#### Work to be completed
Below is a listing; copy all of it exactly.

+--

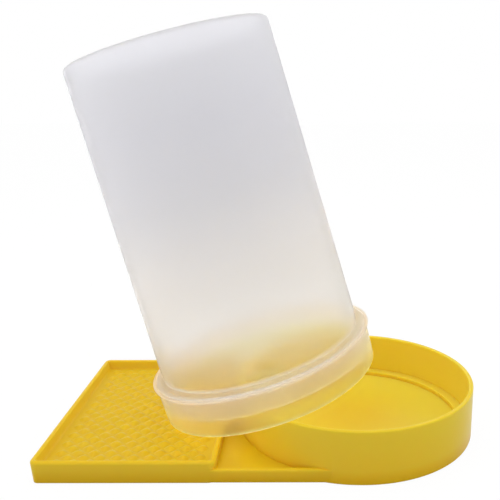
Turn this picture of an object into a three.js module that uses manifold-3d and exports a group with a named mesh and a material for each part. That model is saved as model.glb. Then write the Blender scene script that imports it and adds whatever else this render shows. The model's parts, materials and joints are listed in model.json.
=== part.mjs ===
// Hive entrance feeder: a yellow base with a round cup and a shallow tray for the bees, and a frosted
// jar with a push-on lid. The jar leans as it is put down on the base: its lid's low edge stands on the
// tray's bumps, and the lid's set-back face rests on the cup's rim.
// Millimetres, +Z up. The origin is on the ground under the middle of the base, with the cup towards +X.

import * as THREE from 'three';
import { mergeVertices } from 'three/addons/utils/BufferGeometryUtils.js';
import Module from 'manifold-3d';

const wasm = await Module();
wasm.setup();

// Sizes that both mouldings share
const BASE_LENGTH = 190;
const SEAT_GAP = 0.3;
const OVERRUN = 1;
const CUP_STEPS = 96;
const JAR_STEPS = 72;

// Cup of the base
const CUP_OUTER_RADIUS = 55;
const CUP_HEIGHT = 23.6;
const CUP_DRAFT = 0.3;
const CUP_FLOOR_TOP = 3;
const CUP_RIM_ROUNDING = 0.7;
const LEDGE_TOP = 5;
const LEDGE_WIDTH = 4.6;
const LEDGE_GAP_WIDTH = 20;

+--

#### Right answer
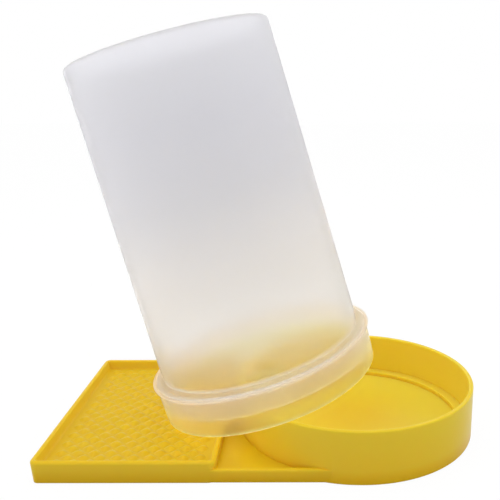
Turn this picture of an object into a three.js module that uses manifold-3d and exports a group with a named mesh and a material for each part. That model is saved as model.glb. Then write the Blender scene script that imports it and adds whatever else this render shows. The model's parts, materials and joints are listed in model.json.
=== part.mjs ===
// Hive entrance feeder: a yellow base with a round cup and a shallow tray for the bees, and a frosted
// jar with a push-on lid. The jar leans as it is put down on the base: its lid's low edge stands on the
// tray's bumps, and the lid's set-back face rests on the cup's rim.
// Millimetres, +Z up. The origin is on the ground under the middle of the base, with the cup towards +X.

import * as THREE from 'three';
import { mergeVertices } from 'three/addons/utils/BufferGeometryUtils.js';
import Module from 'manifold-3d';

const wasm = await Module();
wasm.setup();

// Sizes that both mouldings share
const BASE_LENGTH = 190;
const SEAT_GAP = 0.3;
const OVERRUN = 1;
const CUP_STEPS = 96;
const JAR_STEPS = 72;

// Cup of the base
const CUP_OUTER_RADIUS = 55;
const CUP_HEIGHT = 23.6;
const CUP_DRAFT = 0.3;
const CUP_FLOOR_TOP = 3;
const CUP_RIM_ROUNDING = 0.7;
const LEDGE_TOP = 5;
const LEDGE_WIDTH = 4.6;
const LEDGE_GAP_WIDTH = 20;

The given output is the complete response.